**Prompt:**
Every line with the word "loose" in it should be extracted from the data that follows.

**Data shown:**
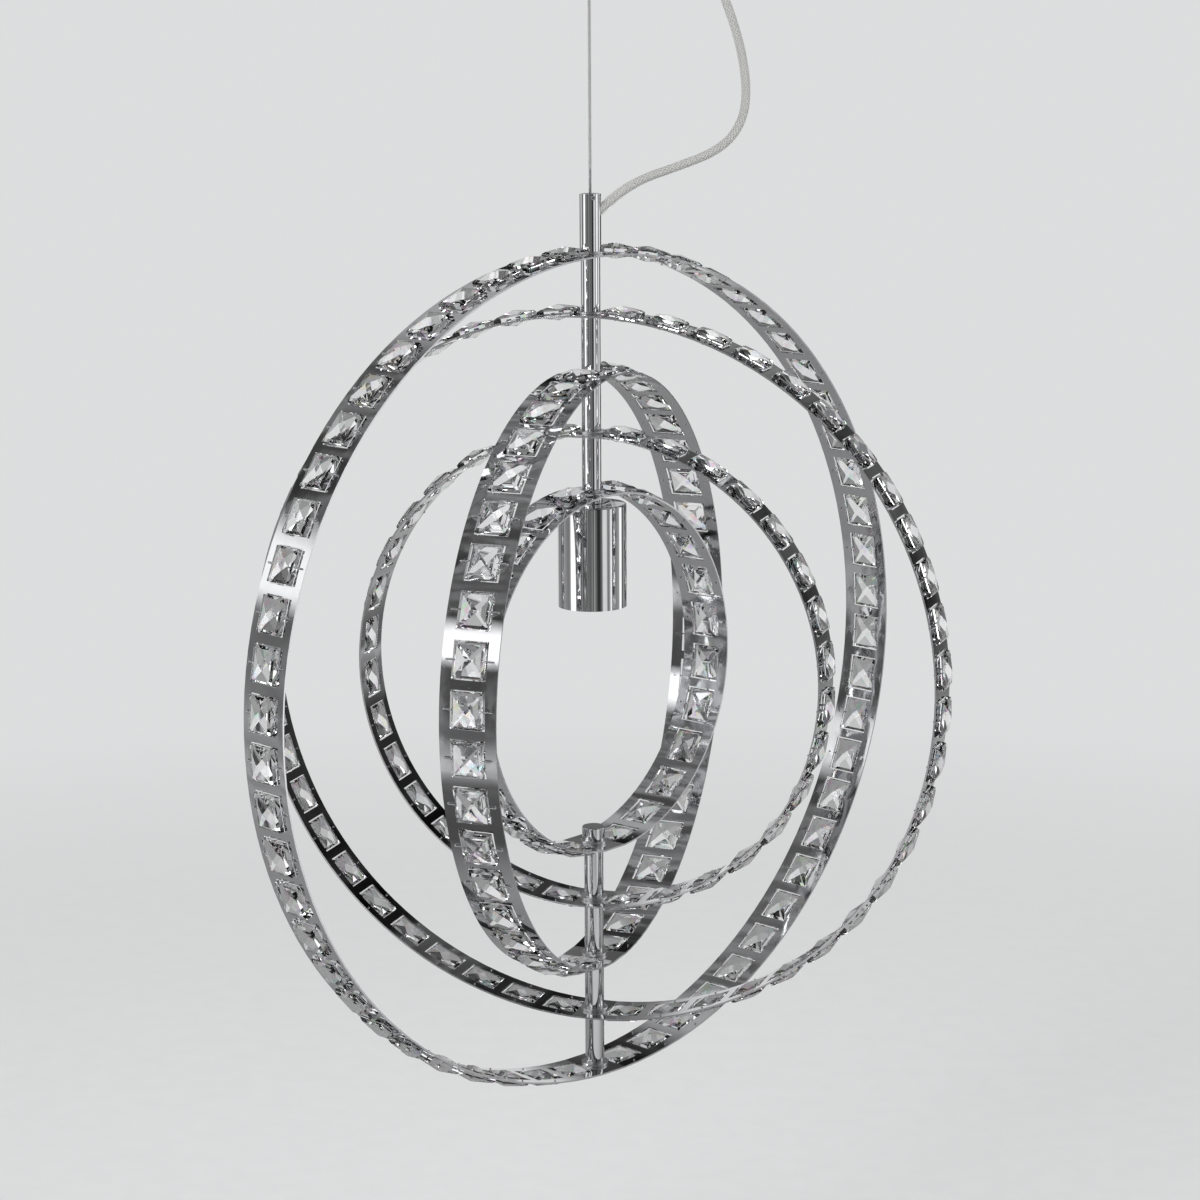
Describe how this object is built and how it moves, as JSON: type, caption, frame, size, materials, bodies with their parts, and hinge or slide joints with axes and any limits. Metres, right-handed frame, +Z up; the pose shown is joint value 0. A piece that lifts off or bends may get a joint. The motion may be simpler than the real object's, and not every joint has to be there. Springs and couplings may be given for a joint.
{
  "type": "orb chandelier",
  "caption": "Hanging orb chandelier: nested chrome bands set with square crystals, threaded on a stem with a lamp cup, under a round ceiling canopy.",
  "frame": {"origin": "centre of the ceiling bracket's top face, midway between its two screw holes", "axes": "+Z up, into the ceiling; +X towards the side where the cord leaves the stem; -Y towards the viewer of the picture"},
  "size_m": [0.4854, 0.4326, 0.9162],
  "materials": {
    "crystal": "clear, faceted",
    "pin_wire": "bright",
    "band_chrome": "mirror polished",
    "chrome_parts": "mirror polished",
    "clear_plastic": "clear jacket over silvery braid",
    "lead_plastic": "smooth insulation",
    "steel_wire": "stranded",
    "porcelain": null,
    "moulded_plastic": "black, satin",
    "brass_parts": "bright",
    "zinc_steel": "zinc plated"
  },
  "bodies": {
    "hanging_stem": {"canopy_cover": "chrome_parts", "canopy_leads": "lead_plastic", "ceiling_bracket": "zinc_steel", "centre_contact": "brass_parts", "cord_gland": "chrome_parts", "cord_grommet": "clear_plastic", "cup_nut": "chrome_parts", "gland_nut": "zinc_steel", "gripper_plunger": "chrome_parts", "lamp_cup": "chrome_parts", "lamp_screw_shell": "brass_parts", "lampholder_cap": "moulded_plastic", "lampholder_insert": "porcelain", "lampholder_skirt": "moulded_plastic", "lampholder_terminals": "brass_parts", "mounting_nipple": "zinc_steel", "plug_grub_screw": "zinc_steel", "rod_nuts": "zinc_steel", "stem_leads": "lead_plastic", "supply_cord": "clear_plastic", "suspension_wire": "steel_wire", "terminal_block": "moulded_plastic", "terminal_sleeves": "brass_parts", "top_tube": "chrome_parts", "top_tube_bush": "zinc_steel", "top_tube_plug": "zinc_steel", "upper_stem_rod": "zinc_steel", "upper_stem_tube_1": "chrome_parts", "upper_stem_tube_2": "chrome_parts", "upper_stem_tube_3": "chrome_parts", "upper_stem_tube_4": "chrome_parts", "upper_stem_washers": "chrome_parts", "wire_gripper": "chrome_parts", "wire_sleeve": "clear_plastic", "wire_stop": "zinc_steel"},
    "ring_1": {"ring_1_band": "band_chrome", "ring_1_crystal_pins": "pin_wire", "ring_1_crystals": "crystal"},
    "ring_2": {"ring_2_band": "band_chrome", "ring_2_crystal_pins": "pin_wire", "ring_2_crystals": "crystal"},
    "ring_3": {"ring_3_band": "band_chrome", "ring_3_crystal_pins": "pin_wire", "ring_3_crystals": "crystal"},
    "ring_4": {"ring_4_band": "band_chrome", "ring_4_crystal_pins": "pin_wire", "ring_4_crystals": "crystal"},
    "ring_5": {"ring_5_band": "band_chrome", "ring_5_crystal_pins": "pin_wire", "ring_5_crystals": "crystal"},
    "lower_stem": {"bottom_nut": "chrome_parts", "lower_stem_end_cap": "chrome_parts", "lower_stem_rod": "zinc_steel", "lower_stem_tube_1": "chrome_parts", "lower_stem_tube_2": "chrome_parts", "lower_stem_tube_3": "chrome_parts", "lower_stem_tube_4": "chrome_parts", "lower_stem_washers": "chrome_parts"}
  },
  "joints": [
    {"name": "ring_1_turn", "type": "hinge", "parent": "hanging_stem", "child": "ring_1", "pos_m": [0, 0, -0.62], "axis": [0, 0, 1], "continuous": true},
    {"name": "ring_2_turn", "type": "hinge", "parent": "hanging_stem", "child": "ring_2", "pos_m": [0, 0, -0.62], "axis": [0, 0, 1], "continuous": true},
    {"name": "ring_3_turn", "type": "hinge", "parent": "hanging_stem", "child": "ring_3", "pos_m": [0, 0, -0.62], "axis": [0, 0, 1], "continuous": true},
    {"name": "ring_4_turn", "type": "hinge", "parent": "hanging_stem", "child": "ring_4", "pos_m": [0, 0, -0.62], "axis": [0, 0, 1], "continuous": true},
    {"name": "ring_5_turn", "type": "hinge", "parent": "hanging_stem", "child": "ring_5", "pos_m": [0, 0, -0.62], "axis": [0, 0, 1], "continuous": true},
    {"name": "lower_stem_turn", "type": "hinge", "parent": "ring_1", "child": "lower_stem", "pos_m": [0, 0, -0.62], "axis": [0, 0, 1], "continuous": true}
  ]
}
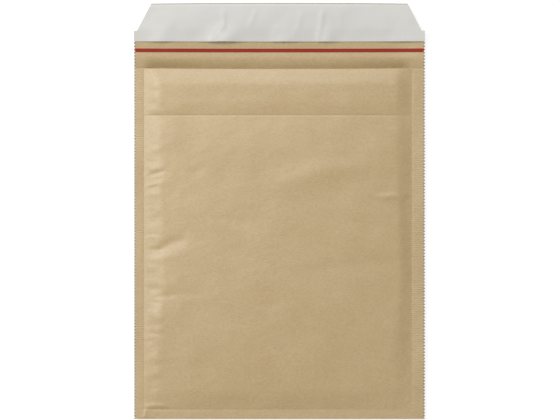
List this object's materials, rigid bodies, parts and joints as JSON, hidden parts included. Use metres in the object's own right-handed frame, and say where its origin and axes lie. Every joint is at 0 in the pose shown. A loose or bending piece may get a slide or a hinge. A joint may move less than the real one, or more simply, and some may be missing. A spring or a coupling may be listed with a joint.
{
  "type": "padded envelope",
  "caption": "Flat kraft mailing envelope, lined with bubble film and open at one end, with a tear tape and a release liner over the adhesive on its open flap.",
  "frame": {"origin": "centre of the bounding box in plan, on the surface that the envelope lies on", "axes": "+Y from the bottom fold to the flap's tip, +X to the right seen from the front, +Z from the back panel to the front panel"},
  "size_m": [0.28, 0.4, 0.0142],
  "materials": {
    "kraft_paper": "matt brown kraft paper, machine finished",
    "bubble_film": "clear polyethylene bubble film",
    "tear_tape": "red polypropylene tape",
    "hot_melt_adhesive": "pale amber pressure-sensitive hot melt",
    "release_paper": "pale grey siliconised release paper, satin"
  },
  "bodies": {
    "root": {"kraft_shell": "kraft_paper", "bubble_lining": "bubble_film", "tear_tape": "tear_tape", "adhesive_strip": "hot_melt_adhesive", "release_liner": "release_paper"}
  },
  "joints": []
}
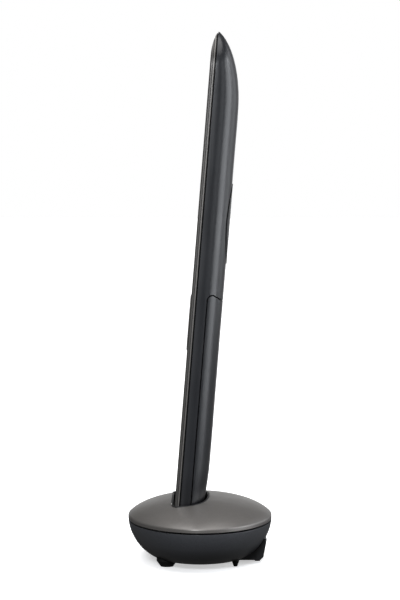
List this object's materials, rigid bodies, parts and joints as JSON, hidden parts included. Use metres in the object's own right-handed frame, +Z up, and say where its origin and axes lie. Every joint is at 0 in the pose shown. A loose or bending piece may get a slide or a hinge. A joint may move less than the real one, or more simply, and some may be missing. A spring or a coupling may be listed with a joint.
{
  "type": "cordless phone with base",
  "caption": "Slim cordless telephone handset leaning back in a domed oval charging base, with separate keys, battery door and sprung charging contacts.",
  "frame": {"origin": "on the surface the feet stand on, under the middle of the base", "axes": "+Z up, -Y towards the user (the side with the keys), +X to the right of someone looking along +Y"},
  "size_m": [0.088, 0.0478, 0.1752],
  "materials": {
    "taupe_metal": "satin metallic",
    "slate_plastic": "satin",
    "black_plastic": "satin",
    "gloss_black": "gloss",
    "bowl_plastic": "satin",
    "key_plastic": "satin",
    "nav_metal": "satin",
    "window_glass": "polished",
    "display": "gloss",
    "rubber": "matte",
    "mesh_steel": "satin",
    "gold_plate": "polished",
    "circuit_board": "satin",
    "tinned_steel": "satin",
    "screw_steel": "satin",
    "battery_wrap": "satin",
    "ballast_steel": "satin"
  },
  "bodies": {
    "cradle": {"cradle_top_cover": "taupe_metal", "cradle_well": "black_plastic", "cradle_bowl": "bowl_plastic", "cradle_base_plate": "black_plastic", "rubber_feet": "rubber", "rear_foot_strip": "rubber", "ballast_plates": "ballast_steel", "cradle_board": "circuit_board", "contact_block": "black_plastic", "power_inlet": "black_plastic", "line_socket": "black_plastic", "page_switch": "black_plastic", "cradle_screws": "screw_steel"},
    "handset": {"rear_casing": "slate_plastic", "speaker_cover": "slate_plastic", "front_shell": "taupe_metal", "trim_ring": "taupe_metal", "fascia": "gloss_black", "display_window": "window_glass", "display_gasket": "rubber", "display_module": "display", "earpiece_mesh": "mesh_steel", "earpiece_receiver": "black_plastic", "loudspeaker": "black_plastic", "speaker_gasket": "rubber", "main_board": "circuit_board", "shield_cans": "tinned_steel", "antenna": "gold_plate", "keypad_mat": "rubber", "dome_switches": "tinned_steel", "microphone": "tinned_steel", "microphone_boot": "rubber", "battery_pack": "battery_wrap", "battery_contacts": "gold_plate", "charge_pads": "gold_plate", "handset_screws": "screw_steel"},
    "battery_door": {"battery_cover": "slate_plastic"},
    "key_1": {"key_1": "key_plastic"},
    "key_2": {"key_2": "key_plastic"},
    "key_3": {"key_3": "key_plastic"},
    "key_4": {"key_4": "key_plastic"},
    "key_5": {"key_5": "key_plastic"},
    "key_6": {"key_6": "key_plastic"},
    "key_7": {"key_7": "key_plastic"},
    "key_8": {"key_8": "key_plastic"},
    "key_9": {"key_9": "key_plastic"},
    "key_star": {"key_star": "key_plastic"},
    "key_0": {"key_0": "key_plastic"},
    "key_hash": {"key_hash": "key_plastic"},
    "key_talk": {"key_talk": "key_plastic"},
    "key_end": {"key_end": "key_plastic"},
    "key_soft_left": {"key_soft_left": "key_plastic"},
    "key_soft_right": {"key_soft_right": "key_plastic"},
    "nav_rocker": {"nav_carrier": "black_plastic"},
    "nav_ring": {"nav_ring": "nav_metal"},
    "nav_centre_key": {"nav_centre_key": "key_plastic"},
    "contact_leaf_left": {"contact_leaf_left": "gold_plate"},
    "contact_leaf_right": {"contact_leaf_right": "gold_plate"},
    "page_key": {"page_key": "bowl_plastic"}
  },
  "joints": [
    {"name": "handset_lift", "type": "slide", "parent": "cradle", "child": "handset", "axis": [0, 0.0802, 0.9968], "range_m": [0, 0.06]},
    {"name": "key_1_press", "type": "slide", "parent": "handset", "child": "key_1", "axis": [0, 0.9968, -0.0802], "range_m": [0, 0.0004], "stiffness_N_per_m": 600},
    {"name": "key_2_press", "type": "slide", "parent": "handset", "child": "key_2", "axis": [0, 0.9968, -0.0802], "range_m": [0, 0.0004], "stiffness_N_per_m": 600},
    {"name": "key_3_press", "type": "slide", "parent": "handset", "child": "key_3", "axis": [0, 0.9968, -0.0802], "range_m": [0, 0.0004], "stiffness_N_per_m": 600},
    {"name": "key_4_press", "type": "slide", "parent": "handset", "child": "key_4", "axis": [0, 0.9968, -0.0802], "range_m": [0, 0.0004], "stiffness_N_per_m": 600},
    {"name": "key_5_press", "type": "slide", "parent": "handset", "child": "key_5", "axis": [0, 0.9968, -0.0802], "range_m": [0, 0.0004], "stiffness_N_per_m": 600},
    {"name": "key_6_press", "type": "slide", "parent": "handset", "child": "key_6", "axis": [0, 0.9968, -0.0802], "range_m": [0, 0.0004], "stiffness_N_per_m": 600},
    {"name": "key_7_press", "type": "slide", "parent": "handset", "child": "key_7", "axis": [0, 0.9968, -0.0802], "range_m": [0, 0.0004], "stiffness_N_per_m": 600},
    {"name": "key_8_press", "type": "slide", "parent": "handset", "child": "key_8", "axis": [0, 0.9968, -0.0802], "range_m": [0, 0.0004], "stiffness_N_per_m": 600},
    {"name": "key_9_press", "type": "slide", "parent": "handset", "child": "key_9", "axis": [0, 0.9968, -0.0802], "range_m": [0, 0.0004], "stiffness_N_per_m": 600},
    {"name": "key_star_press", "type": "slide", "parent": "handset", "child": "key_star", "axis": [0, 0.9968, -0.0802], "range_m": [0, 0.0004], "stiffness_N_per_m": 600},
    {"name": "key_0_press", "type": "slide", "parent": "handset", "child": "key_0", "axis": [0, 0.9968, -0.0802], "range_m": [0, 0.0004], "stiffness_N_per_m": 600},
    {"name": "key_hash_press", "type": "slide", "parent": "handset", "child": "key_hash", "axis": [0, 0.9968, -0.0802], "range_m": [0, 0.0004], "stiffness_N_per_m": 600},
    {"name": "key_talk_press", "type": "slide", "parent": "handset", "child": "key_talk", "axis": [0, 0.9968, -0.0802], "range_m": [0, 0.0004], "stiffness_N_per_m": 600},
    {"name": "key_end_press", "type": "slide", "parent": "handset", "child": "key_end", "axis": [0, 0.9968, -0.0802], "range_m": [0, 0.0004], "stiffness_N_per_m": 600},
    {"name": "key_soft_left_press", "type": "slide", "parent": "handset", "child": "key_soft_left", "axis": [0, 0.9968, -0.0802], "range_m": [0, 0.0004], "stiffness_N_per_m": 600},
    {"name": "key_soft_right_press", "type": "slide", "parent": "handset", "child": "key_soft_right", "axis": [0, 0.9968, -0.0802], "range_m": [0, 0.0004], "stiffness_N_per_m": 600},
    {"name": "nav_tilt_sideways", "type": "hinge", "parent": "handset", "child": "nav_rocker", "pos_m": [0, -0.0017, 0.07872], "axis": [0, 0.0802, 0.9968], "range_deg": [-2.2, 2.2], "stiffness_Nm_per_rad": 0.03},
    {"name": "nav_tilt_up_down", "type": "hinge", "parent": "nav_rocker", "child": "nav_ring", "pos_m": [0, -0.0017, 0.07872], "axis": [1, 0, 0], "range_deg": [-2.2, 2.2], "stiffness_Nm_per_rad": 0.03},
    {"name": "nav_centre_press", "type": "slide", "parent": "handset", "child": "nav_centre_key", "axis": [0, 0.9968, -0.0802], "range_m": [0, 0.0004], "stiffness_N_per_m": 600},
    {"name": "battery_door_hinge", "type": "hinge", "parent": "handset", "child": "battery_door", "pos_m": [0, 0.00033, 0.01926], "axis": [-1, 0, 0], "range_deg": [0, 14]},
    {"name": "contact_left_flex", "type": "hinge", "parent": "cradle", "child": "contact_leaf_left", "pos_m": [-0.007, -0.00877, 0.0052], "axis": [-1, 0, 0], "range_deg": [0, 10], "stiffness_Nm_per_rad": 0.02, "springref_deg": -20.05},
    {"name": "contact_right_flex", "type": "hinge", "parent": "cradle", "child": "contact_leaf_right", "pos_m": [0.007, -0.00877, 0.0052], "axis": [-1, 0, 0], "range_deg": [0, 10], "stiffness_Nm_per_rad": 0.02, "springref_deg": -20.05},
    {"name": "page_key_press", "type": "slide", "parent": "cradle", "child": "page_key", "axis": [0, 1, 0], "range_m": [0, 0.0008], "stiffness_N_per_m": 500}
  ]
}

**Exercise solution:**
List this object's materials, rigid bodies, parts and joints as JSON, hidden parts included. Use metres in the object's own right-handed frame, and say where its origin and axes lie. Every joint is at 0 in the pose shown. A loose or bending piece may get a slide or a hinge. A joint may move less than the real one, or more simply, and some may be missing. A spring or a coupling may be listed with a joint.
List this object's materials, rigid bodies, parts and joints as JSON, hidden parts included. Use metres in the object's own right-handed frame, +Z up, and say where its origin and axes lie. Every joint is at 0 in the pose shown. A loose or bending piece may get a slide or a hinge. A joint may move less than the real one, or more simply, and some may be missing. A spring or a coupling may be listed with a joint.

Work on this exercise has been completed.